9. Analogous Evidence
This approach takes the form of thinking that if some condition similar to A causes an outcome similar to B, then this is evidence that A causes B. While analogous evidence is helpful, there are clearly major limitations to this approach in neuropsychiatry. Although different types of insults to the brain may share certain features, they also usually have important differences as well. Furthermore, the nature of the lesion may influence the expression of the outcome of interest in important ways. For example, even within the realm of cerebrovascular disorders, important differences in outcome may depend on lesion location. The same loss of interest that is associated with depression in posterior strokes may represent the presence of an apathy state, and not depression, in strokes involving frontal systems. Hence analogous evidence needs to be treated with caution in neuropsychiatry, and is not a necessary criterion for causation.
SUMMARY
This review illustrates the potential value of applying rigorous criteria to the establishment of arguments of causation in neuropsychiatry, as well as the challenges entailed in their use. It is hoped that this review will facilitate and encourage the use of these criteria in neuropsychiatry, and in so doing allow us to be more certain of the strengths and the limits of our arguments of causation. Considering these criteria, and using research options increasingly available to us in neuropsychiatry to address them, will also potentially allow for improved research planning and methodology in studies of causation in neuropsychiatry.
We suggest that some of Bradford Hill's criteria are more relevant, or more feasible, to use in neuropsychiatry than others. Demonstration of an association between the causative agent and the outcome, consistency of the findings, a biologic rationale, and the appropriate temporal sequence are all necessary criteria that are feasible to achieve (although not without potential difficulties). The biological gradient, coherence, analogous evidence, and specificity criteria are not necessarily appropriate for neuropsychiatry, but where demonstrable will add to the argument for causation. Experimental evidence is extremely compelling where available, but is limited by ethical concerns. Although some of these criteria have their limitations, systematically applying them is still likely to lead to greater rigor than nonsystematic arguments of causation.

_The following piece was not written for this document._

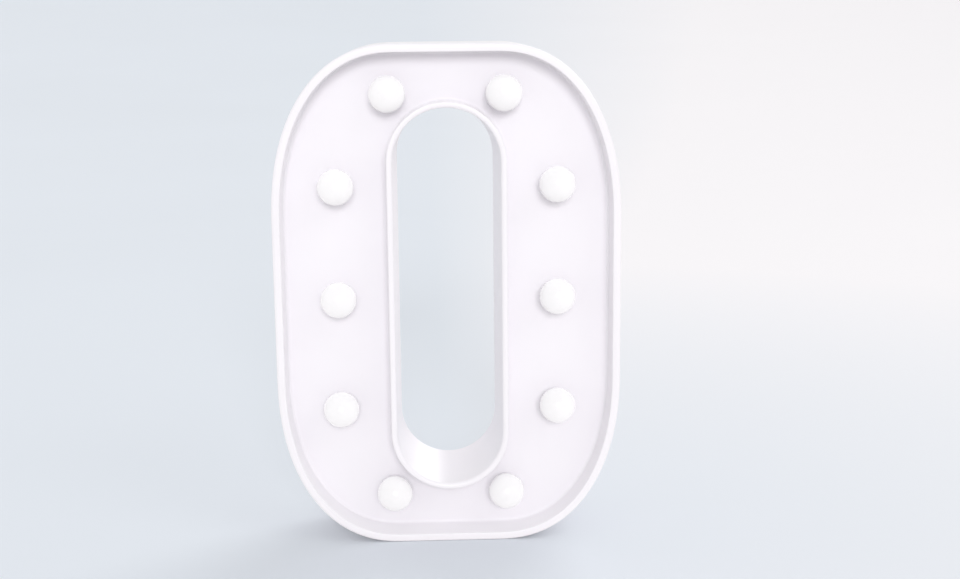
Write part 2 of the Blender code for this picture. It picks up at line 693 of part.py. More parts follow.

This paper has addressed the need for rigorous criteria to establish causation in neuropsychiatry but has not yet addressed the process of establishing an argument of causation. How is it that we finally become convinced that A causes B? Ultimately we need to decide for ourselves, based on our review of the evidence. However, as humans we also value the opinions of others, especially “experts,” and often it is not until a consensus of expert opinion is available that we will accept an argument of causation. Caution is warranted, however, because even experts may be prone to bias. Perhaps nowhere is this more evident than in court, where experts from the two sides may argue with great passion, and often from the same set of facts, as to whether a particular lesion in the brain is responsible for a particular Behavior. Awareness of the criteria for establishing arguments of causation, and of the research strategies (with their limitations) available to address these criteria, lowers our risk of being misled by the “expertise” of others.